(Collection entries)
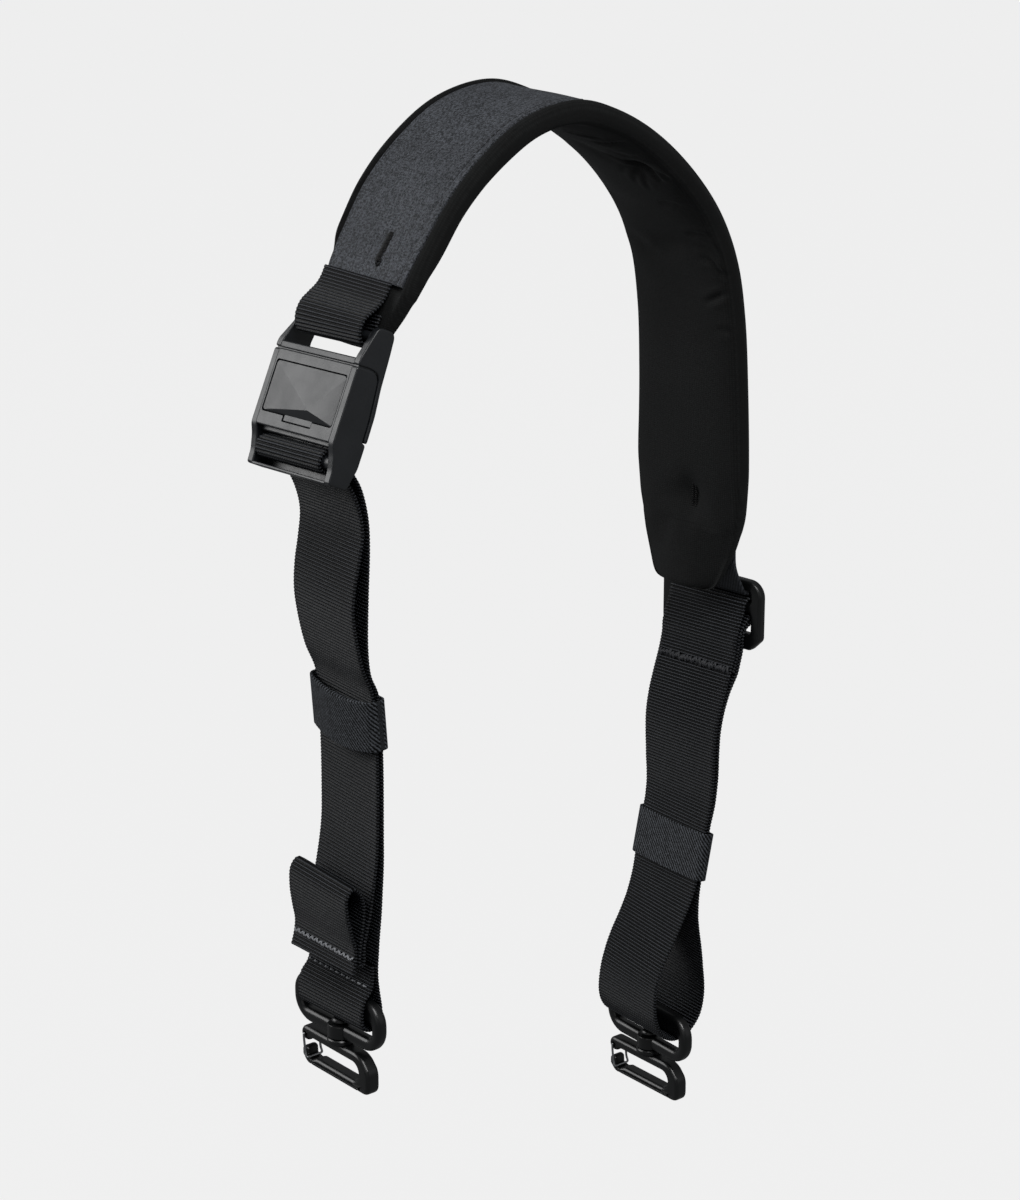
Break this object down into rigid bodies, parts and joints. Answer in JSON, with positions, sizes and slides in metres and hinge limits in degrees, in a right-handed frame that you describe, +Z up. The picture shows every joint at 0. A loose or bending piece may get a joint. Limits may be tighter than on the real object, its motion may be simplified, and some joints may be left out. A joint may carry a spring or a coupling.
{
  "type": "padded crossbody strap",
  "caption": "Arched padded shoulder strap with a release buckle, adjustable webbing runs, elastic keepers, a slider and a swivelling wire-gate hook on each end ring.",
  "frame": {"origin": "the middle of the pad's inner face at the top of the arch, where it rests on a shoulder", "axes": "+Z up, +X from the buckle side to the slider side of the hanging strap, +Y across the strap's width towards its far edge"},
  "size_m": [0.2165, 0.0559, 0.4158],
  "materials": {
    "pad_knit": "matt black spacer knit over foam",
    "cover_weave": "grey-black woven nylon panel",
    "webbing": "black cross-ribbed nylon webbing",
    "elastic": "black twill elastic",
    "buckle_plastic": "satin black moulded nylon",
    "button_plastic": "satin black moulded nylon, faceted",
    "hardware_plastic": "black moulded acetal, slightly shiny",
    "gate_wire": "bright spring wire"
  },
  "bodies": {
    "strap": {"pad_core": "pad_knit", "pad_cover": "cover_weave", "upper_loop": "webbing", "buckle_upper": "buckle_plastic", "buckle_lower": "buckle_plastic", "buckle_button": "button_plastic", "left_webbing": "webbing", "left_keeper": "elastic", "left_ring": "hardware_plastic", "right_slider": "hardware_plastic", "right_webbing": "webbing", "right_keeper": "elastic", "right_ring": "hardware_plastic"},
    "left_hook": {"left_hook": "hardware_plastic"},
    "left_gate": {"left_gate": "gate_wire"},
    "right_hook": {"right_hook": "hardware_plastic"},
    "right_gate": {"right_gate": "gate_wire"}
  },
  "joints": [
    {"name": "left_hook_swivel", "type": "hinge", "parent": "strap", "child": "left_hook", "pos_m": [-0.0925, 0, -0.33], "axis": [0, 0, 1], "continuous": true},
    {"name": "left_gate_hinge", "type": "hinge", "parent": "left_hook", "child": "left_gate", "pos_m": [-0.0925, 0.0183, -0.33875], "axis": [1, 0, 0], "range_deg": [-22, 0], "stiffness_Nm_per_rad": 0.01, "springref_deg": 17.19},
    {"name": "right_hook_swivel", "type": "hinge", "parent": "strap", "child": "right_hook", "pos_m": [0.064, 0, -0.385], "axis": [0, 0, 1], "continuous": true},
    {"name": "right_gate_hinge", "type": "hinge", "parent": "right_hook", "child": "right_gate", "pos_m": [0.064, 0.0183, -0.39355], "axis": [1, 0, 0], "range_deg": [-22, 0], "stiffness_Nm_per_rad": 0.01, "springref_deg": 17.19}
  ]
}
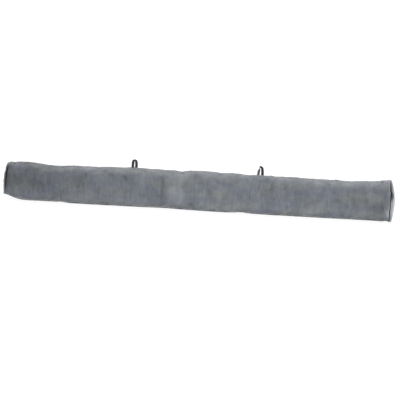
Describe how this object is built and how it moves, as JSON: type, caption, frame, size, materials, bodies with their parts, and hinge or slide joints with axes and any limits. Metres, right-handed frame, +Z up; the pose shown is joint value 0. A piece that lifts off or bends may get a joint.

# REQUEST
The records above should be duplicated in full, exactly as given.

# ANSWER
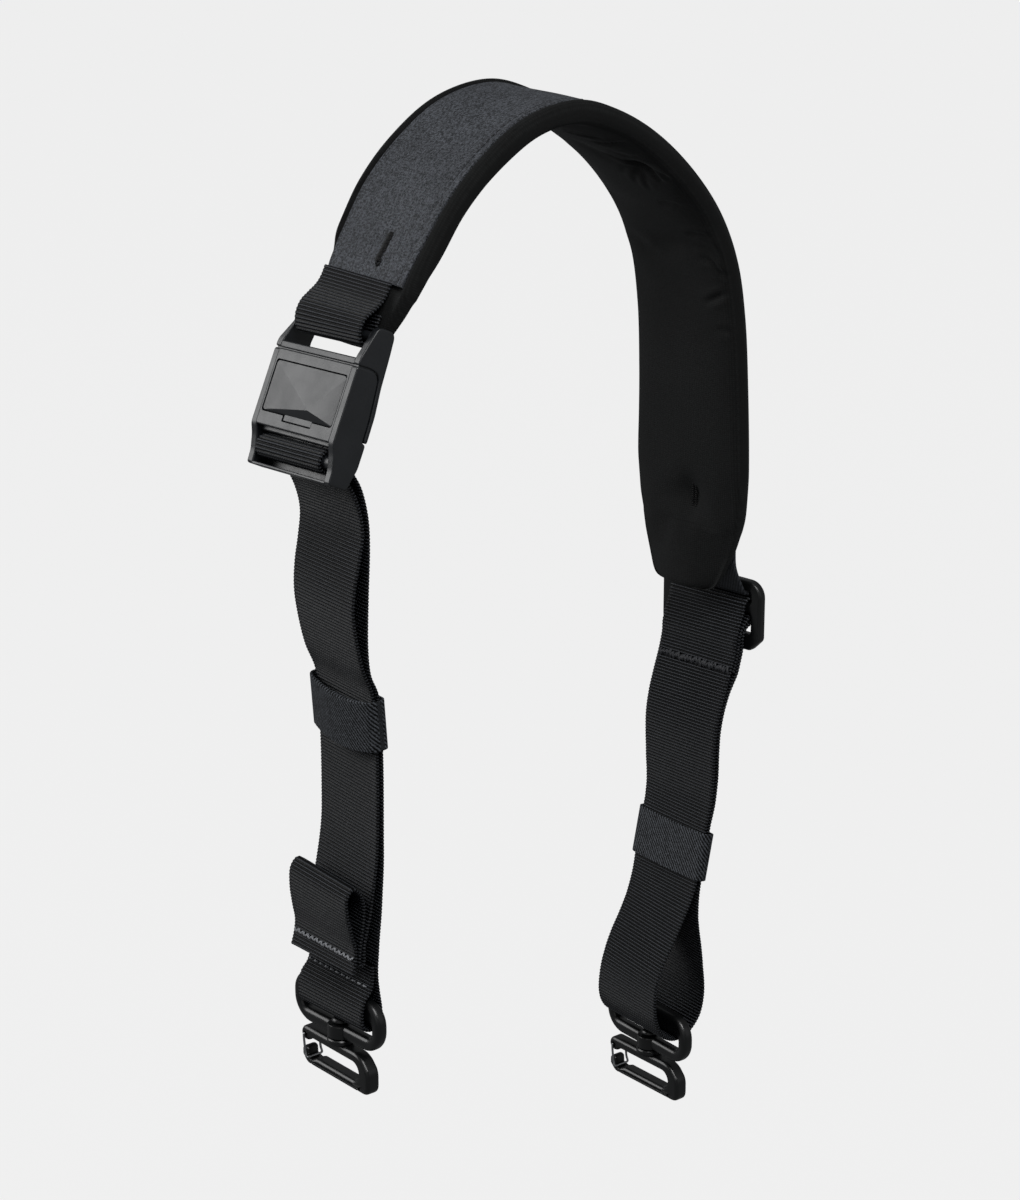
Break this object down into rigid bodies, parts and joints. Answer in JSON, with positions, sizes and slides in metres and hinge limits in degrees, in a right-handed frame that you describe, +Z up. The picture shows every joint at 0. A loose or bending piece may get a joint. Limits may be tighter than on the real object, its motion may be simplified, and some joints may be left out. A joint may carry a spring or a coupling.
{
  "type": "padded crossbody strap",
  "caption": "Arched padded shoulder strap with a release buckle, adjustable webbing runs, elastic keepers, a slider and a swivelling wire-gate hook on each end ring.",
  "frame": {"origin": "the middle of the pad's inner face at the top of the arch, where it rests on a shoulder", "axes": "+Z up, +X from the buckle side to the slider side of the hanging strap, +Y across the strap's width towards its far edge"},
  "size_m": [0.2165, 0.0559, 0.4158],
  "materials": {
    "pad_knit": "matt black spacer knit over foam",
    "cover_weave": "grey-black woven nylon panel",
    "webbing": "black cross-ribbed nylon webbing",
    "elastic": "black twill elastic",
    "buckle_plastic": "satin black moulded nylon",
    "button_plastic": "satin black moulded nylon, faceted",
    "hardware_plastic": "black moulded acetal, slightly shiny",
    "gate_wire": "bright spring wire"
  },
  "bodies": {
    "strap": {"pad_core": "pad_knit", "pad_cover": "cover_weave", "upper_loop": "webbing", "buckle_upper": "buckle_plastic", "buckle_lower": "buckle_plastic", "buckle_button": "button_plastic", "left_webbing": "webbing", "left_keeper": "elastic", "left_ring": "hardware_plastic", "right_slider": "hardware_plastic", "right_webbing": "webbing", "right_keeper": "elastic", "right_ring": "hardware_plastic"},
    "left_hook": {"left_hook": "hardware_plastic"},
    "left_gate": {"left_gate": "gate_wire"},
    "right_hook": {"right_hook": "hardware_plastic"},
    "right_gate": {"right_gate": "gate_wire"}
  },
  "joints": [
    {"name": "left_hook_swivel", "type": "hinge", "parent": "strap", "child": "left_hook", "pos_m": [-0.0925, 0, -0.33], "axis": [0, 0, 1], "continuous": true},
    {"name": "left_gate_hinge", "type": "hinge", "parent": "left_hook", "child": "left_gate", "pos_m": [-0.0925, 0.0183, -0.33875], "axis": [1, 0, 0], "range_deg": [-22, 0], "stiffness_Nm_per_rad": 0.01, "springref_deg": 17.19},
    {"name": "right_hook_swivel", "type": "hinge", "parent": "strap", "child": "right_hook", "pos_m": [0.064, 0, -0.385], "axis": [0, 0, 1], "continuous": true},
    {"name": "right_gate_hinge", "type": "hinge", "parent": "right_hook", "child": "right_gate", "pos_m": [0.064, 0.0183, -0.39355], "axis": [1, 0, 0], "range_deg": [-22, 0], "stiffness_Nm_per_rad": 0.01, "springref_deg": 17.19}
  ]
}
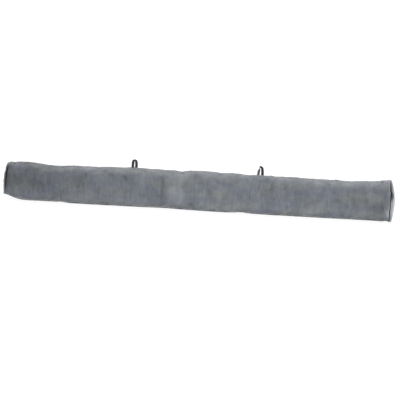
Describe how this object is built and how it moves, as JSON: type, caption, frame, size, materials, bodies with their parts, and hinge or slide joints with axes and any limits. Metres, right-handed frame, +Z up; the pose shown is joint value 0. A piece that lifts off or bends may get a joint.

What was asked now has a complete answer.